As for dressing up, right from the small age, the boy was particular about smart and proper dress, while the girl couldn’t care less. The boy wanted clean white bed sheets well pressed every day to sleep on. If there was a wrinkle, he would stand aside, puff his face in anger and wait till it was properly done up. The girl should have been like that, but she never bothered about such finesse. In fact we had to enforce proper dressing on her. She was happy in her well worn comfortable ones. Never interested in fashion!

To End
In general, the girl was a firebrand and scatterbrained while the boy was quiet but with substance.

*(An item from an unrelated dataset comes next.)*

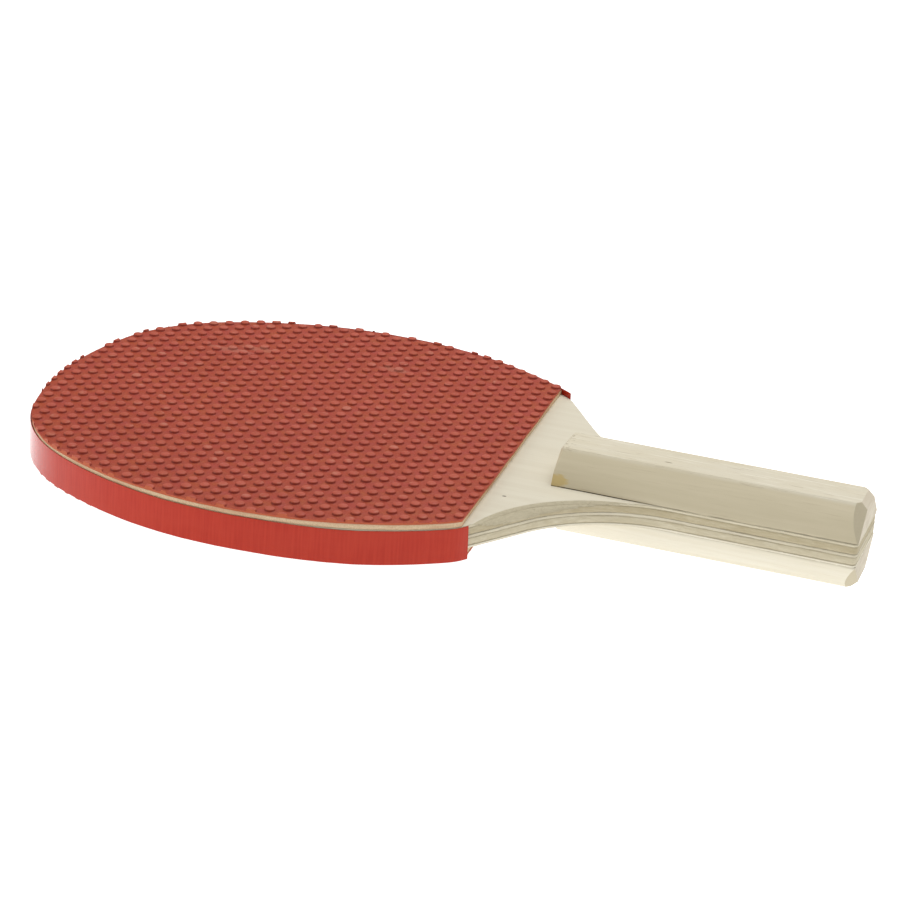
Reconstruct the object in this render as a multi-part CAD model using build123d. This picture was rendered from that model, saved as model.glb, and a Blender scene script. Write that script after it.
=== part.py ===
from build123d import *
from math import acos, atan2, degrees, hypot, radians, sqrt, tan
import os

# A pimpled-rubber table tennis paddle: a five-ply blade, a sponge and a pimpled rubber on each
# side, a tape round the head's edge and two wooden handle scales glued to the blade's tongue.
#
# Millimetres.  X runs along the handle from the tip of the head (-X) to the butt (+X), Y across
# the blade and Z up through it.  The origin is the middle of the paddle's length, on the blade's
# middle plane.

# ---- Driving dimensions --------------------------------------------------------------------
OVERALL_LENGTH = 248.0
HEAD_WIDTH = 150.0

# Head outline: a nose, a shoulder and a side arc, tangent to each other, on each side
NOSE_RADIUS = 110.0
SHOULDER_RADIUS = 50.0
SIDE_RADIUS = 106.0
TIP_TO_WIDEST = 81.0
TIP_TO_HEAD_END = 144.5
HEAD_CORNER_RADIUS = 12.0

# Neck and handle, seen from above
NECK_ANGLE = 56.5
NECK_RADIUS = 44.0
HANDLE_WIDTH = 27.5
HANDLE_LENGTH = 89.0

# Bevel along the neck's upper edge on the -Y side: its size, and where it starts, is deepest and
# ends. The start is a share of the neck's straight line, the other two are shares of its arc.
NECK_BEVEL_WIDTH = 2.4
NECK_BEVEL_DEPTH = 1.8
NECK_BEVEL_START = 0.2
NECK_BEVEL_DEEPEST = 0.25
NECK_BEVEL_END = 0.75

# Plies, from the middle of the blade outwards
CORE_THICKNESS = 1.0
CROSSBAND_THICKNESS = 2.2
VENEER_THICKNESS = 0.8

# Sponge and rubber sheets, glued on by hand: their straight cut and pimple rows lie askew, and
# the lower pair reaches further along the blade
SPONGE_THICKNESS = 1.5
RUBBER_BASE = 0.5
TIP_TO_UPPER_END = 143.0
TIP_TO_LOWER_END = 144.6
SHEET_SKEW = 2.5

# Pimples
PIMPLE_HEIGHT = 0.75
PIMPLE_ROOT_RADIUS = 1.5
PIMPLE_TIP_RADIUS = 1.35
PIMPLE_PITCH = 5.09
FIRST_ROW_INSET = 1.7

# A pimple whose centre is nearer to the sheet's edge than this is left off
SMALLEST_CUT_PIMPLE = 0.4

# Edge tape: a band wrapped slightly askew, higher on the +Y side of the head than on the other
TAPE_THICKNESS = 0.3
TAPE_WIDTH = 10.1
TAPE_MIDDLE = -0.55
TAPE_TILT = 1.0
TIP_TO_TAPE_END = 145.5
TAPE_END_SKEW = 1.3

# Handle scales: flat outside, sides that lean in and bulge a little
SCALE_THICKNESS = 9.4
SCALE_FLAT_WIDTH = 12.6
SCALE_SIDE_BULGE = 0.7
SCALE_BUTT_CHAMFER = 1.8
SCALE_FRONT_CHAMFER = 0.7

# ---- Places worked out from them -------------------------------------------------------------
TIP_X = TAPE_THICKNESS - OVERALL_LENGTH / 2
BUTT_X = OVERALL_LENGTH / 2
UPPER_END_X = TIP_X + TIP_TO_UPPER_END
LOWER_END_X = TIP_X + TIP_TO_LOWER_END
TAPE_END_X = TIP_X + TIP_TO_TAPE_END
HEAD_END_X = TIP_X + TIP_TO_HEAD_END
SCALE_FRONT_X = BUTT_X - HANDLE_LENGTH

CORE_TOP = CORE_THICKNESS / 2
CROSSBAND_TOP = CORE_TOP + CROSSBAND_THICKNESS
BLADE_TOP = CROSSBAND_TOP + VENEER_THICKNESS
SPONGE_TOP = BLADE_TOP + SPONGE_THICKNESS
RUBBER_TOP = SPONGE_TOP + RUBBER_BASE

NOSE_CENTRE = Vector(TIP_X + NOSE_RADIUS, 0)
SIDE_CENTRE = Vector(TIP_X + TIP_TO_WIDEST, HEAD_WIDTH / 2 - SIDE_RADIUS)


def shoulder_centre():
    """The centre that makes the shoulder arc tangent to the nose arc and to the side arc."""
    to_nose = NOSE_RADIUS - SHOULDER_RADIUS
    to_side = SIDE_RADIUS - SHOULDER_RADIUS
    base = NOSE_CENTRE - SIDE_CENTRE
    along = (to_side**2 - to_nose**2 + base.length**2) / (2 * base.length)
    across = sqrt(to_side**2 - along**2)
    unit = base.normalized()
    return SIDE_CENTRE + unit * along + Vector(-unit.Y, unit.X) * across


def direction(start, end):
    """Angle of the line from start to end, in degrees."""
    return degrees(atan2(end.Y - start.Y, end.X - start.X))


def head_arcs():
    """Half of the head's outline, from the tip to the corner where the neck starts."""
    shoulder = shoulder_centre()
    nose_end = direction(NOSE_CENTRE, shoulder)
    side_start = direction(SIDE_CENTRE, shoulder)
    side_end = degrees(acos((HEAD_END_X - SIDE_CENTRE.X) / SIDE_RADIUS))
    return [
        CenterArc(NOSE_CENTRE, NOSE_RADIUS, 180, nose_end - 180),
        CenterArc(shoulder, SHOULDER_RADIUS, nose_end, side_start - nose_end),
        CenterArc(SIDE_CENTRE, SIDE_RADIUS, side_start, side_end - side_start),
    ]


def layer(face, bottom, top):
    """A sheet of one outline between two heights."""
    return extrude(Pos(0, 0, bottom) * face, amount=top - bottom, dir=(0, 0, 1))


def neck_curve():
    """Straight shoulder line and concave arc that carry the head's outline into the handle's."""
    start = head_arcs()[-1] @ 1
    half_width = HANDLE_WIDTH / 2
    corner_x = start.X + (start.Y - half_width) / tan(radians(NECK_ANGLE))
    tangent = NECK_RADIUS * tan(radians(NECK_ANGLE / 2))
    centre = Vector(corner_x + tangent, half_width + NECK_RADIUS)
    arc = CenterArc(centre, NECK_RADIUS, 270 - NECK_ANGLE, NECK_ANGLE)
    return [Line(start, arc @ 0), arc]


def blade_face():
    """The blade's outline, with rounded corners between head and neck."""
    neck = neck_curve()
    side = Line(neck[-1] @ 1, (BUTT_X, HANDLE_WIDTH / 2))
    half = head_arcs() + neck + [side, Line(side @ 1, (BUTT_X, 0))]
    face = make_face(half + [mirror(edge, about=Plane.XZ) for edge in half])
    corner = neck[0] @ 0
    corners = [
        face.vertices().sort_by_distance(point)[0]
        for point in (corner, (corner.X, -corner.Y, 0))
    ]
    return fillet(corners, HEAD_CORNER_RADIUS)


def up_to(face, end_x, skew):
    """The part of a face on the tip's side of a straight cut that crosses the X axis at end_x."""
    kept = Pos(-OVERALL_LENGTH, 0) * Rectangle(2 * OVERALL_LENGTH, 2 * OVERALL_LENGTH)
    return face & Pos(end_x, 0) * Rot(0, 0, skew) * kept


def blade_blank():
    """The whole blade before it is split into plies, with the bevel sanded along its neck."""
    return layer(blade_face(), -BLADE_TOP, BLADE_TOP) - bevel_cutter()


def bevel_cutter():
    """A cone that sands the neck's upper edge on one side: the bevel fades out at both ends."""
    line, arc = neck_curve()
    middle = arc @ NECK_BEVEL_DEEPEST
    deepest = middle - (arc.arc_center - middle).normalized() * NECK_BEVEL_WIDTH
    edge = ThreePointArc(line @ NECK_BEVEL_START, deepest, arc @ NECK_BEVEL_END)
    cone = Cone(edge.radius - NECK_BEVEL_WIDTH, edge.radius + NECK_BEVEL_WIDTH, 2 * NECK_BEVEL_DEPTH)
    return mirror(Pos(edge.arc_center.X, edge.arc_center.Y, BLADE_TOP) * cone, about=Plane.XZ)


def ply(blank, bottom, top):
    """The slice of the blade between two heights."""
    slab = Box(2 * OVERALL_LENGTH, 2 * HEAD_WIDTH, top - bottom)
    return blank & Pos(0, 0, (bottom + top) / 2) * slab


def pimple_places(end_x):
    """Centres of the pimples: rows across the sheet, every other row shifted by half a pitch."""
    row_step = PIMPLE_PITCH * sqrt(3) / 2
    rows = int(HEAD_WIDTH / row_step)
    columns = int(HEAD_WIDTH / PIMPLE_PITCH / 2) + 2
    for row in range(rows):
        from_cut = FIRST_ROW_INSET + row * row_step
        shift = PIMPLE_PITCH / 2 * (row % 2)
        for column in range(-columns, columns + 1):
            place = Vector(-from_cut, column * PIMPLE_PITCH + shift)
            yield place.rotate(Axis.Z, SHEET_SKEW) + Vector(end_x, 0)


def sponge(end_x):
    """A sponge sheet on the upper side of the blade."""
    return layer(up_to(blade_face(), end_x, SHEET_SKEW), BLADE_TOP, SPONGE_TOP)


def pimpled_rubber(end_x):
    """A rubber sheet with its pimples up: those on its edge are cut through with the sheet."""
    outline = up_to(blade_face(), end_x, SHEET_SKEW)
    sheet = layer(outline, SPONGE_TOP, RUBBER_TOP)
    trim = layer(outline, RUBBER_TOP, RUBBER_TOP + PIMPLE_HEIGHT)
    border = outline.wire()
    pimple = Cone(PIMPLE_ROOT_RADIUS, PIMPLE_TIP_RADIUS, PIMPLE_HEIGHT)
    pimples = []
    for place in pimple_places(end_x):
        inside = outline.face().is_inside(place)
        to_border = border.distance_to(place)
        whole = Pos(place) * Pos(0, 0, RUBBER_TOP + PIMPLE_HEIGHT / 2) * pimple
        if inside and to_border > PIMPLE_ROOT_RADIUS:
            pimples.append(whole)
        elif inside and to_border > SMALLEST_CUT_PIMPLE:
            pimples.append(whole & trim)
    return sheet.fuse(*pimples)


def edge_tape():
    """A thin band round the head's side, cut out of a tilted slab so that it lies askew."""
    blade = blade_face()
    ring = up_to(offset(blade, TAPE_THICKNESS) - blade, TAPE_END_X, TAPE_END_SKEW)
    band = layer(ring, -TAPE_WIDTH, TAPE_WIDTH)
    slab = Box(2 * OVERALL_LENGTH, 2 * HEAD_WIDTH, TAPE_WIDTH)
    return band & Pos(0, 0, TAPE_MIDDLE) * Rot(TAPE_TILT, 0, 0) * slab


def scale_section():
    """Section of a handle scale: a wide glued base, leaning bulged sides and a flat outside."""
    base = (HANDLE_WIDTH / 2, 0)
    ridge = (SCALE_FLAT_WIDTH / 2, SCALE_THICKNESS)
    lean = hypot(base[0] - ridge[0], base[1] - ridge[1])
    outwards = (SCALE_THICKNESS / lean, (base[0] - ridge[0]) / lean)
    belly = (
        (base[0] + ridge[0]) / 2 + SCALE_SIDE_BULGE * outwards[0],
        (base[1] + ridge[1]) / 2 + SCALE_SIDE_BULGE * outwards[1],
    )
    side = ThreePointArc(base, belly, ridge)
    other_side = mirror(side, about=Plane.YZ)
    outside = Line(ridge, (-ridge[0], ridge[1]))
    bottom = Line(base, (-base[0], 0))
    return make_face([side, outside, other_side, bottom])


def handle_scale():
    """The upper scale: its outer edges are chamfered at the butt and eased at the front."""
    section = Plane.YZ.offset(SCALE_FRONT_X) * Pos(0, BLADE_TOP) * scale_section()
    scale = extrude(section, amount=HANDLE_LENGTH)
    front = scale.faces().sort_by(Axis.X)[0]
    scale = chamfer(outer_edges(front), SCALE_FRONT_CHAMFER)
    butt = scale.faces().sort_by(Axis.X)[-1]
    return chamfer(outer_edges(butt), SCALE_BUTT_CHAMFER)


def outer_edges(end_face):
    """The edges of a scale's end face without the one that lies on the blade."""
    return end_face.edges().sort_by(Axis.Z)[1:]


def paddle():
    """Every node of the paddle, by name."""
    blank = blade_blank()
    scale = handle_scale()
    return {
        "core_ply": ply(blank, -CORE_TOP, CORE_TOP),
        "upper_crossband": ply(blank, CORE_TOP, CROSSBAND_TOP),
        "lower_crossband": ply(blank, -CROSSBAND_TOP, -CORE_TOP),
        "upper_face_veneer": ply(blank, CROSSBAND_TOP, BLADE_TOP),
        "lower_face_veneer": ply(blank, -BLADE_TOP, -CROSSBAND_TOP),
        "upper_sponge": sponge(UPPER_END_X),
        "lower_sponge": mirror(sponge(LOWER_END_X), about=Plane.XY),
        "upper_pimpled_rubber": pimpled_rubber(UPPER_END_X),
        "lower_pimpled_rubber": mirror(pimpled_rubber(LOWER_END_X), about=Plane.XY),
        "edge_tape": edge_tape(),
        "upper_handle_scale": scale,
        "lower_handle_scale": mirror(scale, about=Plane.XY),
    }


os.makedirs("parts", exist_ok=True)
for name, solid in paddle().items():
    export_step(solid, f"parts/{name}.step")
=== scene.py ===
from math import acos, atan2, ceil, cos, pi, radians, sin, sqrt, tan

import bmesh
import bpy
import numpy as np
from mathutils import Matrix, Vector, noise


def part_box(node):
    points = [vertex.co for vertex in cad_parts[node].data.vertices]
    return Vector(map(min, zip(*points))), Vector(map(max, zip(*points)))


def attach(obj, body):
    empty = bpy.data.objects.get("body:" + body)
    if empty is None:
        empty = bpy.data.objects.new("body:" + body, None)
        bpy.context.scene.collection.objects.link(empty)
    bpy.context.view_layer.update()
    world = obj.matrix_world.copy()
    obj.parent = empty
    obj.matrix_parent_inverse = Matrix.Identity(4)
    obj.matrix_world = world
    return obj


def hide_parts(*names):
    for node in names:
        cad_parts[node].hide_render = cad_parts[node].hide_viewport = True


# A pimpled-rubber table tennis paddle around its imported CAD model.  Shapes are worked out in
# millimetres and written to the meshes in metres.
MM = 0.001

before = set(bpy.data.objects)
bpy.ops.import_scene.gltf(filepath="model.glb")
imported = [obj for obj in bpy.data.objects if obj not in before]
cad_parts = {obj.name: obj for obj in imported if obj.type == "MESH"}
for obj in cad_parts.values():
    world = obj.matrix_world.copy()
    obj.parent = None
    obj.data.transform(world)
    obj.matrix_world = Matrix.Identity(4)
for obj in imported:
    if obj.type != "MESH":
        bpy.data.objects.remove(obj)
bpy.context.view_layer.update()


# ---- Sizes read from the frame, in millimetres -------------------------------------------------
def node_box(node):
    """A node's lowest and highest corners."""
    low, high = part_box(node)
    return low / MM, high / MM


veneer_low, veneer_high = node_box("upper_face_veneer")
scale_low, scale_high = node_box("upper_handle_scale")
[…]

Otherwise she was a girl and the boy, a boy. As for giving opportunities and guidance, both the children were dealt that in equal measure. We never pushed the boy to be a boy or the girl to be a girl, I swear. That's how as I wanted it from my formative days.

Though our girl did not show any particular liking to pink colour, supposed to be a girl’s colour, I have seen many small girls needing everything pink, even before they could name the colours. The boys in general do not insist on blue anyway. Mostly they break open the toy to study its mechanism!

As our kids grew up, they chose their own subjects and specialisations and also their own professions and I think they are okay, now. With no complaints against us, I hope.

The End
I wonder why the latter day feminists, unlike Simone de Beauvoir (she was in a different league altogether), Germaine Greer or even Gloria Steinem, make so much noise! The pretenders like our intellectually challenged Indian movie actresses, make me chuckle. “Man smart woman smarter”, sang Harry Belefonte. An axiom I always believed in. But women don’t know it yet, I think. Hence man rules the roost. From time immemorial to now anyway. Pink is pretty but Blue is red!